— Listing —
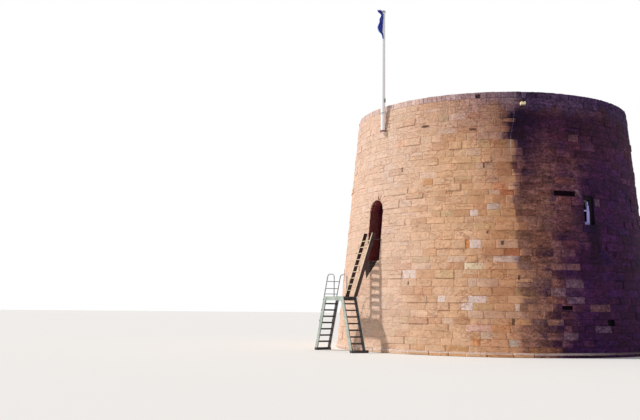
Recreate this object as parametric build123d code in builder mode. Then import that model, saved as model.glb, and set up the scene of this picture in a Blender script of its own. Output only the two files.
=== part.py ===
# Martello tower: a round battered gun tower of squared sandstone, with a first-floor
# doorway reached by a trestle and a ladder. Millimetres, +Z up, ground at Z = 0,
# the tower's axis is the Z axis and the doorway faces -Y.
# Azimuths are degrees counter-clockwise from the doorway, seen from above.
from build123d import *
from math import sin, cos, radians, degrees, asin, sqrt
import os

os.makedirs("parts", exist_ok=True)

# Driving sizes of the tower
tower_height = 10060
base_radius = 6770
rim_radius = 5845
room_radius = 4000
batter = (base_radius - rim_radius) / tower_height

# Each storey is built of eight segments, four square to the doorway and four between
segment_angle = 45
square_azimuths = (0, 90, 180, 270)
diagonal_azimuths = (45, 135, 225, 315)

# Levels
footing_top = 150
footing_ledge = 60
paving_thickness = 60
paving_top = footing_top + paving_thickness
first_floor_top = 3610
board_thickness = 45
beam_depth = 205
beam_width = 200
beam_pitch = 1200
beam_count = 6
ledge_width = 200
lower_wall_top = first_floor_top - board_thickness - beam_depth
parapet_height = 1610
gun_floor = tower_height - parapet_height
crown_thickness = 950
dome_rise = 1200
dome_courses = 8
spring_level = gun_floor - crown_thickness - dome_rise
coping_height = 250
coping_bottom = tower_height - coping_height
coping_overhang = 25

# Gun platform
well_radius = 4450
step_width = 520
step_height = 380
step_joint = 24

# Doorway
door_width = 860
door_sill = first_floor_top
jamb_height = 2060
door_spring = door_sill + jamb_height
door_half = door_width / 2
jamb_width = 420
passage_half = 620
arch_crown = 490
arch_block_top = door_spring + door_half + arch_crown
reveal_depth = 420
frame_show = 30
frame_size = 120
frame_depth = 100
leaf_thickness = 50
leaf_foot_gap = 8

# Windows, one each side, and the recesses left by fallen stones:
# azimuth, foot level, width, height and depth of each
window_azimuth = 82.7
window_width = 490
sill_over_floor = 1340
window_height = 1110
window_sill = first_floor_top + sill_over_floor
window_head = window_sill + window_height
window_arch_rise = 70
window_reveal = 180
splay_width = 1150
splay_drop = 420
splay_lift = 160
sash_stile = 110
sash_foot_rail = 130
sash_bar = 50
sash_head_rail = 60
sash_depth = 70
glass_thickness = 8
fallen_upper = (73, 6010, 900, 190, 190)
fallen_lower = ((71.2, 1745, 420, 135, 120), (87.9, 1160, 360, 230, 110))

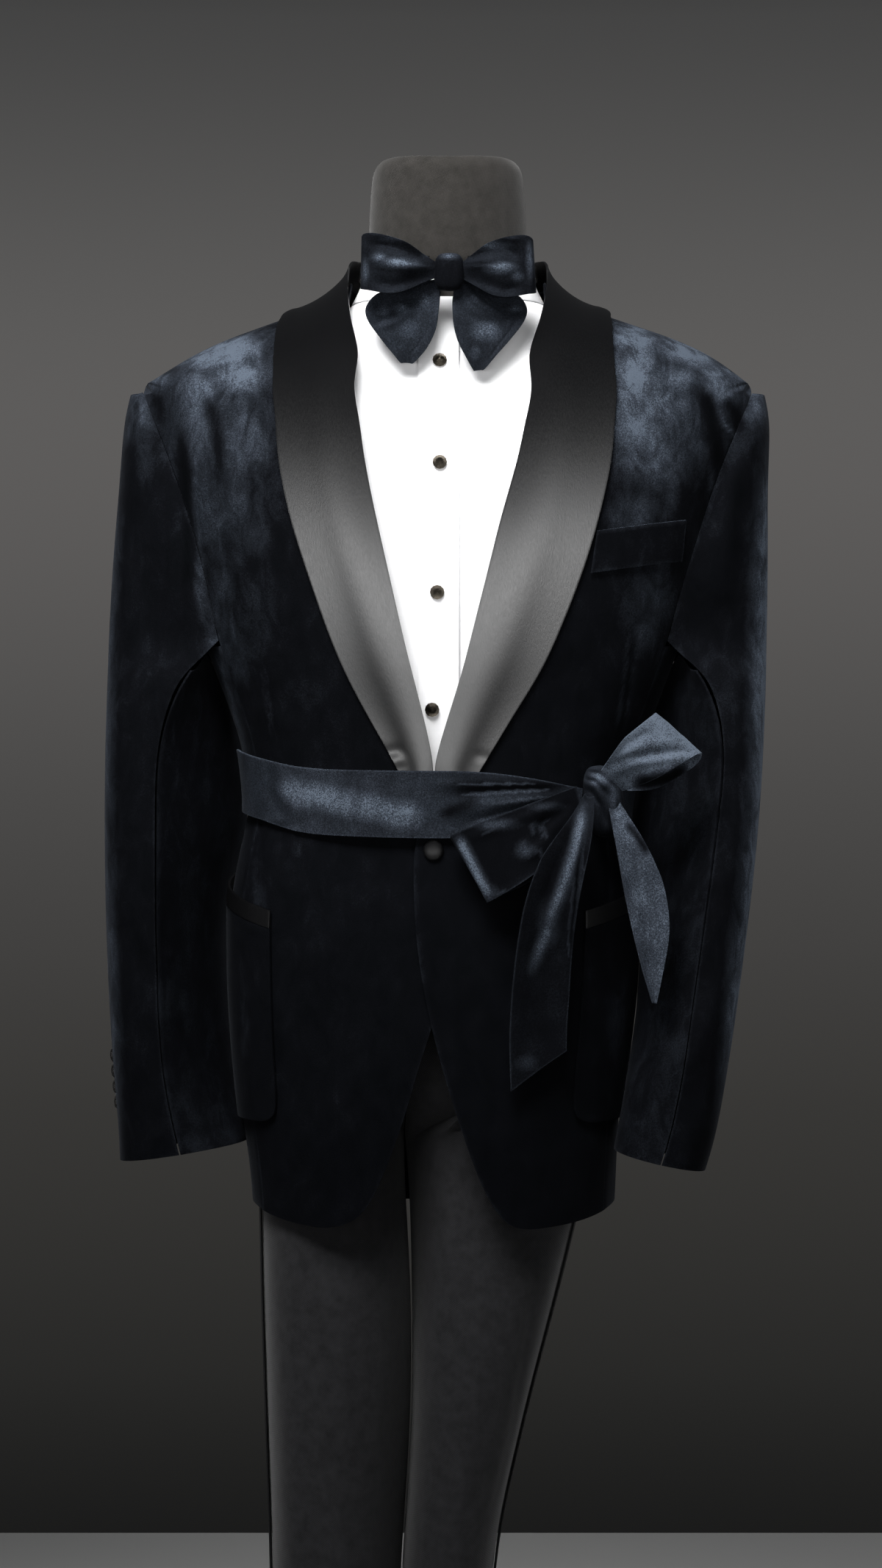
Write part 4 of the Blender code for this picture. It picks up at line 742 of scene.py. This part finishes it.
# %% [markdown]
# ## Pockets and welt
# The patch pockets are velvet with a satin band across the top, and the breast pocket is a plain
# velvet welt. A Shrinkwrap modifier could lay them on the jacket, but with the jacket's own folds
# pressed into them they follow it as closely.

# %% Pockets and the welt
# Pockets take the jacket's painted sheen and a painted edge highlight, and the welt a strong
# painted highlight on its top and edges.
for side in ("right", "left"):
    tailor(f"pocket_{side}", velvet, drape_jacket, rests_on=f"velvet_jacket_front_{side}",
           spots=JACKET_NAP_AND_SHEEN, edge=0.16)
    tailor(f"pocket_trim_{side}", dull_satin, drape_jacket, edge_mm=0.6,
           rests_on=f"velvet_pocket_{side}")
tailor("breast_welt", velvet, drape_jacket, rests_on="velvet_jacket_front_left", base=0.22,
       top_light=0.6, edge=0.36)

# %% [markdown]
# ## The sash
# A strip of the same velvet, brushed the other way so that it looks lighter, with painted sheen on
# its nap as well. Its folds start flat at the far side and run together into the knot, and the
# turned edges stand up as thin rims with a painted highlight. A sculpting brush could pull such
# folds, but lines that run together are easier to put right.

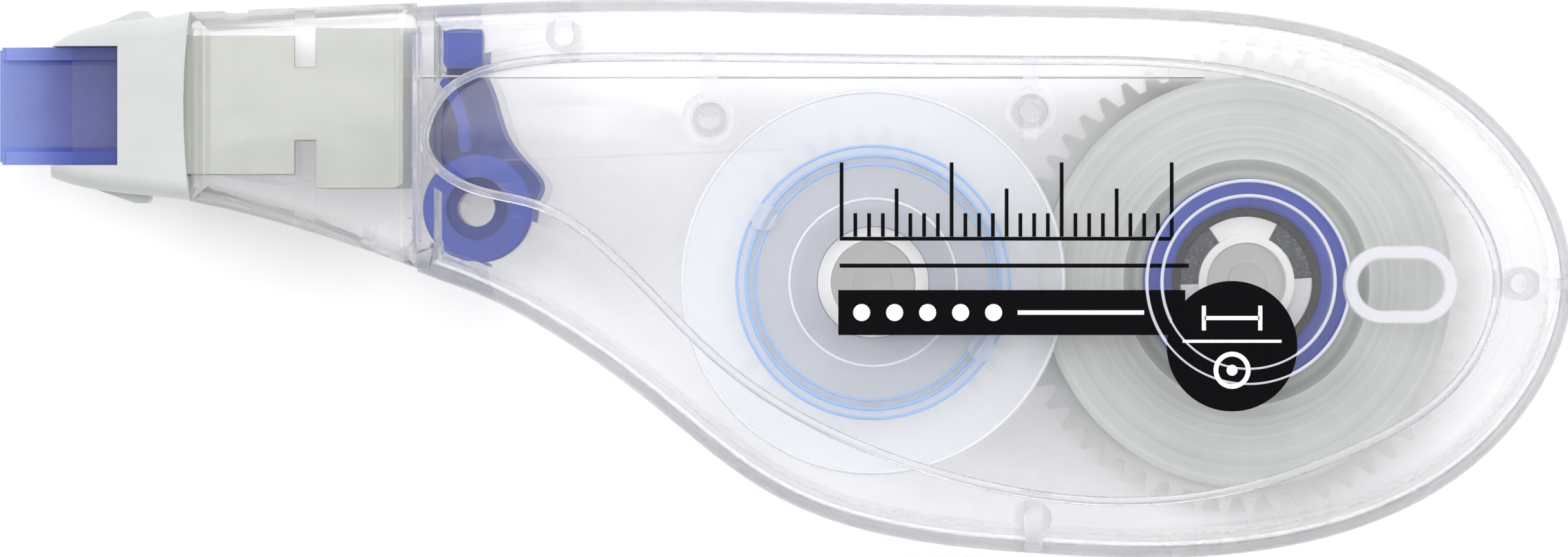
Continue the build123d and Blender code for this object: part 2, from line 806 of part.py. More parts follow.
# --- return roller -------------------------------------------------------------------
roller_top = tape_top + air_gap + roller_flange + 0.15
roller_bottom = tape_bottom - air_gap - roller_flange
with BuildPart() as return_roller:
    with BuildSketch(roller_plan.offset(roller_bottom)):
        Circle(roller_flange_radius)
    extrude(amount=roller_flange)
    with BuildSketch(roller_plan.offset(roller_bottom)):
        Circle(roller_barrel_radius)
    extrude(amount=roller_top - roller_bottom)
    with BuildSketch(roller_plan.offset(tape_top + air_gap)):
        Circle(roller_flange_radius)
    extrude(amount=roller_top - tape_top - air_gap)
    chamfer(return_roller.faces().sort_by(Axis.Z)[-1].edges(), 0.12)
    with BuildSketch(roller_plan):
        Circle(roller_post_radius + running_gap)
    extrude(amount=thickness, mode=Mode.SUBTRACT)
    # counterbore for the boss in the front case
    with BuildSketch(roller_plan.offset(mid_z + 1.4)):
        Circle(roller_boss_radius + running_gap)
    extrude(amount=thickness, mode=Mode.SUBTRACT)
return_roller.part.label = "return_roller"
export_step(return_roller.part, "parts/return_roller.step")


# --- gears ------------------------------------------------------------------------
def gear_face(teeth, first_angle, bore):
    """A gear in plan: straight-flanked teeth on a root circle, with a bore."""
    pitch = module * teeth / 2
    lean = sin(radians(pressure_angle)) / cos(radians(pressure_angle))
    at_pitch = (3.1416 * module / 2 - backlash) / 2
    addendum = 0.95 * module
    dedendum = 1.2 * module
    with BuildSketch() as face:
        Circle(pitch - dedendum)
        with PolarLocations(pitch, teeth, start_angle=first_angle):
            Polygon(
                (-dedendum - 0.15, at_pitch + dedendum * lean),
                (-dedendum - 0.15, -at_pitch - dedendum * lean),
                (0, -at_pitch),
                (addendum, -at_pitch + addendum * lean),
                (addendum, at_pitch - addendum * lean),
                (0, at_pitch),
                align=None,
            )
        Circle(bore, mode=Mode.SUBTRACT)
    return face.sketch


def sector_face(turn, half_angle, inner_radius):
    """A slice of the ring between the hub and the petals' radius, about an angle."""
    with BuildSketch() as face:
        with BuildLine():
            rim = CenterArc((0, 0), petal_radius, turn - half_angle, 2 * half_angle)
            heel = CenterArc((0, 0), inner_radius, turn - half_angle, 2 * half_angle)
            Line(rim @ 0, heel @ 0)
            Line(rim @ 1, heel @ 1)
        make_face()
    return face.sketch


petal_inner_radius = supply_post_radius + running_gap + hub_wall
petal_bottom = gear_top + 1.1
clutch_top = tape_top - 0.9
with BuildPart() as supply_gear:
    with BuildSketch(plan.offset(gear_bottom)):
        add(gear_face(supply_teeth, 180, supply_post_radius + running_gap))
    extrude(amount=gear_thickness)
    # hub tube, then the three petals that drive the clutch
    with BuildSketch(plan.offset(gear_bottom)):
        Circle(petal_inner_radius)
        Circle(supply_post_radius + running_gap, mode=Mode.SUBTRACT)
    extrude(amount=tape_top - gear_bottom)
    with BuildSketch(plan.offset(petal_bottom)):
        for turn in (0, 120, 240):
            add(sector_face(petal_turn + turn, petal_half_angle, petal_inner_radius - 0.1))
    extrude(amount=clutch_top - petal_bottom)
supply_gear.part.label = "supply_gear"
export_step(supply_gear.part, "parts/supply_gear.step")

# --- slip clutch: three-lobed plate and its drag ring ----------------------------------
lobe_half_angle = 60 - petal_half_angle - 1
drag_ring_inner = petal_radius + 0.12
drag_ring_outer = core_bore - running_gap
with BuildPart() as clutch_plate:
    with BuildSketch(plan.offset(gear_top + air_gap)):
        Circle(drag_ring_outer - 0.1)
        Circle(petal_inner_radius + seat_gap, mode=Mode.SUBTRACT)
    extrude(amount=petal_bottom - gear_top - 2 * air_gap)
    with BuildSketch(plan.offset(gear_top + air_gap)):
        for turn in (60, 180, 300):
            add(sector_face(petal_turn + turn, lobe_half_angle, petal_inner_radius + seat_gap))
    extrude(amount=clutch_top - gear_top - air_gap - 0.4)
clutch_plate.part.label = "clutch_plate"
export_step(clutch_plate.part, "parts/clutch_plate.step")

with BuildPart() as drag_ring:
    with BuildSketch(plan.offset(petal_bottom)):
        Circle(drag_ring_outer)
        Circle(drag_ring_inner, mode=Mode.SUBTRACT)
        with PolarLocations(drag_ring_inner, 12):
            Circle(0.22, mode=Mode.SUBTRACT)
    extrude(amount=clutch_top - petal_bottom - 0.2)
drag_ring.part.label = "drag_ring"
export_step(drag_ring.part, "parts/drag_ring.step")

# --- supply core, end leader and coated roll --------------------------------------------
with BuildPart() as supply_core:
    with BuildSketch(plan.offset(core_bottom)):
        Circle(core_radius)
        Circle(core_bore, mode=Mode.SUBTRACT)
    extrude(amount=core_top - core_bottom)
    chamfer(supply_core.faces().sort_by(Axis.Z)[-1].edges(), 0.2)
supply_core.part.label = "supply_core"
export_step(supply_core.part, "parts/supply_core.step")

with BuildPart() as end_leader:
    with BuildSketch(plan.offset(tape_bottom)):
        Circle(leader_radius)
        Circle(core_radius, mode=Mode.SUBTRACT)
    extrude(amount=tape_width)
end_leader.part.label = "end_leader"
export_step(end_leader.part, "parts/end_leader.step")

with BuildPart() as supply_roll:
    with BuildSketch(plan.offset(tape_bottom)):
        Circle(roll_radius)
        Circle(leader_radius, mode=Mode.SUBTRACT)
    extrude(amount=tape_width)
supply_roll.part.label = "supply_roll"
export_step(supply_roll.part, "parts/supply_roll.step")

# --- take-up reel ------------------------------------------------------------------------
takeup_bore = takeup_post_radius + running_gap
with BuildPart() as takeup_gear:
    with BuildSketch(takeup_plan.offset(gear_bottom)):
        add(gear_face(takeup_teeth, 180 / takeup_teeth, takeup_bore))
    extrude(amount=gear_thickness)
    with BuildSketch(takeup_plan.offset(gear_bottom)):
        Circle(takeup_hub_radius)
        Circle(takeup_bore, mode=Mode.SUBTRACT)
    extrude(amount=flange_top - gear_bottom)
takeup_gear.part.label = "takeup_gear"
export_step(takeup_gear.part, "parts/takeup_gear.step")

drum_web = 0.8
with BuildPart() as takeup_drum:
    with BuildSketch(takeup_plan.offset(gear_top)):
        Circle(drum_outer_radius)
        Circle(takeup_hub_radius + seat_gap, mode=Mode.SUBTRACT)
    extrude(amount=drum_web)
    with BuildSketch(takeup_plan.offset(gear_top)):
        Circle(drum_outer_radius)
        Circle(drum_inner_radius, mode=Mode.SUBTRACT)
    extrude(amount=flange_bottom - gear_top)
takeup_drum.part.label = "takeup_drum"
export_step(takeup_drum.part, "parts/takeup_drum.step")

with BuildPart() as takeup_flange:
    with BuildSketch(takeup_plan.offset(flange_bottom)):
        Circle(flange_radius)
        Circle(takeup_hub_radius + seat_gap, mode=Mode.SUBTRACT)
    extrude(amount=flange_thickness)
    fillet(takeup_flange.faces().sort_by(Axis.Z)[-1].edges().sort_by(SortBy.LENGTH)[-1], 0.3)
    with BuildSketch(takeup_plan.offset(flange_bottom - 1.5)):
        Circle(takeup_collar_radius)
        Circle(takeup_hub_radius + seat_gap, mode=Mode.SUBTRACT)
    extrude(amount=flange_thickness + 2.1)
    # two round knobs over the drum's wall
    with BuildSketch(takeup_plan.offset(flange_top)):
        with PolarLocations(drum_outer_radius, 2, start_angle=149):
            Circle(knob_radius)
    extrude(amount=0.4)
takeup_flange.part.label = "takeup_flange"
export_step(takeup_flange.part, "parts/takeup_flange.step")

with BuildPart() as wound_liner:
    with BuildSketch(takeup_plan.offset(tape_bottom)):
        Circle(liner_radius)
        Circle(drum_outer_radius, mode=Mode.SUBTRACT)
    extrude(amount=tape_width)
wound_liner.part.label = "wound_liner"
export_step(wound_liner.part, "parts/wound_liner.step")

# --- the tape on its way to the tip, and the bare liner on its way back -----------------------
coated_run_y = roll_radius + tape_sheet / 2
liner_exit_y = 7.2
lie_off = tip_web_half + tape_sheet / 2 + 0.03
nose_lie_off = tip_nose_half + tape_sheet / 2 + 0.03
nose_x = tip_nose_x + 0.25
twist_steps = 6


def twisted_ribbon(start_y, start_z, end_y, end_z):
    """A ribbon that turns a quarter turn between flat in the head and on edge in the case."""
    sections = []
    for step in range(twist_steps + 1):
        part_way = step / twist_steps
        turn = 90 * part_way
        place = Plane(
            origin=(
                supply_x + twist_front_x + (twist_rear_x - twist_front_x) * part_way,
                supply_y + start_y + (end_y - start_y) * part_way,
                start_z + (end_z - start_z) * part_way,
            ),
            x_dir=(0, cos(radians(turn)), sin(radians(turn))),
            z_dir=(1, 0, 0),
        )
        with BuildSketch(place) as section:
            Rectangle(tape_width, tape_sheet)
        sections.append(section.sketch)
    return loft(sections, ruled=True)


with BuildPart() as coated_tape:
    add(twisted_ribbon(head_y, mid_z - lie_off, coated_run_y, mid_z))
    # on edge, from the twist to the roll
    with BuildSketch(plan.offset(tape_bottom)):
        with Locations(((twist_rear_x - 3) / 2, coated_run_y)):
            Rectangle(-3 - twist_rear_x, tape_sheet)
    extrude(amount=tape_width)
    # flat against the tip's rear side
    with BuildSketch(head_side):
        with BuildLine():
            Polyline(
                (twist_front_x, -lie_off - tape_sheet / 2),
                (tip_slope_x, -lie_off - tape_sheet / 2),
                (nose_x, -nose_lie_off - tape_sheet / 2),
                (nose_x, -nose_lie_off + tape_sheet / 2),
                (tip_slope_x, -lie_off + tape_sheet / 2),
                (twist_front_x, -lie_off + tape_sheet / 2),
                close=True,
            )
        make_face()
    extrude(amount=tape_width / 2, both=True)
coated_tape.part.label = "coated_tape"
export_step(coated_tape.part, "parts/coated_tape.step")


def tangent_angle(x0, y0, r0, x1, y1, r1):
    """Direction, in radians, of the line that lies on top of both circles."""
    span = hypot(x1 - x0, y1 - y0)
    return atan2(y1 - y0, x1 - x0) + asin((r1 - r0) / span)


def top_of(x0, y0, radius, angle):
    """Point where a line at an angle lies on top of a circle."""
    return (x0 - radius * sin(angle), y0 + radius * cos(angle))


over_roller = roller_barrel_radius + air_gap + tape_sheet / 2
over_drum = liner_radius + tape_sheet / 2
angle_in = tangent_angle(twist_rear_x, liner_exit_y, 0, roller_x, roller_y, over_roller)
angle_out = tangent_angle(roller_x, roller_y, over_roller, takeup_x, 0, over_drum)
roller_in = top_of(roller_x, roller_y, over_roller, angle_in)
roller_out = top_of(roller_x, roller_y, over_roller, angle_out)
drum_in = top_of(takeup_x, 0, over_drum, angle_out)
drum_gap = 3.0
liner_end = (drum_in[0] - drum_gap * cos(angle_out), drum_in[1] - drum_gap * sin(angle_out))

with BuildPart() as return_liner:
    add(twisted_ribbon(head_y, mid_z + lie_off, liner_exit_y, mid_z))
    # on edge, over the return roller to the drum
    with BuildSketch(plan.offset(tape_bottom)):
        with BuildLine() as liner_way:
            Line((twist_rear_x - 0.02, liner_exit_y), roller_in)
            RadiusArc(roller_in, roller_out, over_roller)
            Line(roller_out, liner_end)
        trace(line_width=tape_sheet)
    extrude(amount=tape_width)
    # round the tip's nose and flat along its front side
    with BuildSketch(head_side):
        with BuildLine():
            Polyline(
                (twist_front_x, lie_off + tape_sheet / 2),
                (tip_slope_x, lie_off + tape_sheet / 2),
                (nose_x, nose_lie_off + tape_sheet / 2),
                (nose_x, nose_lie_off - tape_sheet / 2),
                (tip_slope_x, lie_off - tape_sheet / 2),
                (twist_front_x, lie_off - tape_sheet / 2),
                close=True,
            )
        make_face()
    extrude(amount=tape_width / 2, both=True)
return_liner.part.label = "return_liner"
export_step(return_liner.part, "parts/return_liner.step")
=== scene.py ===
"""Finishes, printed marks and studio for a clear correction tape roller.

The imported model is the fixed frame. Each sub-assembly is a class that dresses its
own moulded pieces and adds the fine pieces that ride with them. Lengths are metres.
"""
import logging
import math
from dataclasses import dataclass, field
from enum import Enum
from typing import Callable, Union

import bmesh
import bpy
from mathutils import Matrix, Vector


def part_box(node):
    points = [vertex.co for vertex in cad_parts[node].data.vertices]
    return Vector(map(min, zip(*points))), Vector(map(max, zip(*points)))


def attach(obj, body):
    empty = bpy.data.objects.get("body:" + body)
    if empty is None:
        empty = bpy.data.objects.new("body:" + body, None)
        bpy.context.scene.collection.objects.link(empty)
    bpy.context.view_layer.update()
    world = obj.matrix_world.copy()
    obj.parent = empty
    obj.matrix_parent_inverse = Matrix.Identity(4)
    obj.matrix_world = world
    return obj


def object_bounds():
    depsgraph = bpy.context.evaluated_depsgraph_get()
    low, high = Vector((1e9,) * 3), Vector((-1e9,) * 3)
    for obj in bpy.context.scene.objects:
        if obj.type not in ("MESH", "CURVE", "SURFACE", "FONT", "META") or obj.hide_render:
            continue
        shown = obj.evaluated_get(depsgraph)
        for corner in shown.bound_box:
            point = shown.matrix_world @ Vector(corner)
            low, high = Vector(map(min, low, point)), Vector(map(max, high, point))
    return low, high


log = logging.getLogger("tape_roller")
MM = 0.001
RING_FLATNESS = 0.7          # a ring's height over its half width
RING_GAP = 0.012 * MM        # how far a ring's foot stands off its face
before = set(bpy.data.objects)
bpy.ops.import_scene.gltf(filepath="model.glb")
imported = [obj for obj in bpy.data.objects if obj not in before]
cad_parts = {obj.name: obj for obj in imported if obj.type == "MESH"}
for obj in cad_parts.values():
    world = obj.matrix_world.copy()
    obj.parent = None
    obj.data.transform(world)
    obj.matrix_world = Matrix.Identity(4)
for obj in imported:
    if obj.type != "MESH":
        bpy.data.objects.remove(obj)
cad_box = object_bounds()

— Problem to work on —
Extract, word for word, every line beginning with the one that holds "Line(roller_out, liner_end)" and concluding with the one that holds "obj.matrix_parent_inverse = Matrix.Identity(4)". Include both of those lines.

— The answer —
            Line(roller_out, liner_end)
        trace(line_width=tape_sheet)
    extrude(amount=tape_width)
    # round the tip's nose and flat along its front side
    with BuildSketch(head_side):
        with BuildLine():
            Polyline(
                (twist_front_x, lie_off + tape_sheet / 2),
                (tip_slope_x, lie_off + tape_sheet / 2),
                (nose_x, nose_lie_off + tape_sheet / 2),
                (nose_x, nose_lie_off - tape_sheet / 2),
                (tip_slope_x, lie_off - tape_sheet / 2),
                (twist_front_x, lie_off - tape_sheet / 2),
                close=True,
            )
        make_face()
    extrude(amount=tape_width / 2, both=True)
return_liner.part.label = "return_liner"
export_step(return_liner.part, "parts/return_liner.step")
=== scene.py ===
"""Finishes, printed marks and studio for a clear correction tape roller.

The imported model is the fixed frame. Each sub-assembly is a class that dresses its
own moulded pieces and adds the fine pieces that ride with them. Lengths are metres.
"""
import logging
import math
from dataclasses import dataclass, field
from enum import Enum
from typing import Callable, Union

import bmesh
import bpy
from mathutils import Matrix, Vector


def part_box(node):
    points = [vertex.co for vertex in cad_parts[node].data.vertices]
    return Vector(map(min, zip(*points))), Vector(map(max, zip(*points)))


def attach(obj, body):
    empty = bpy.data.objects.get("body:" + body)
    if empty is None:
        empty = bpy.data.objects.new("body:" + body, None)
        bpy.context.scene.collection.objects.link(empty)
    bpy.context.view_layer.update()
    world = obj.matrix_world.copy()
    obj.parent = empty
    obj.matrix_parent_inverse = Matrix.Identity(4)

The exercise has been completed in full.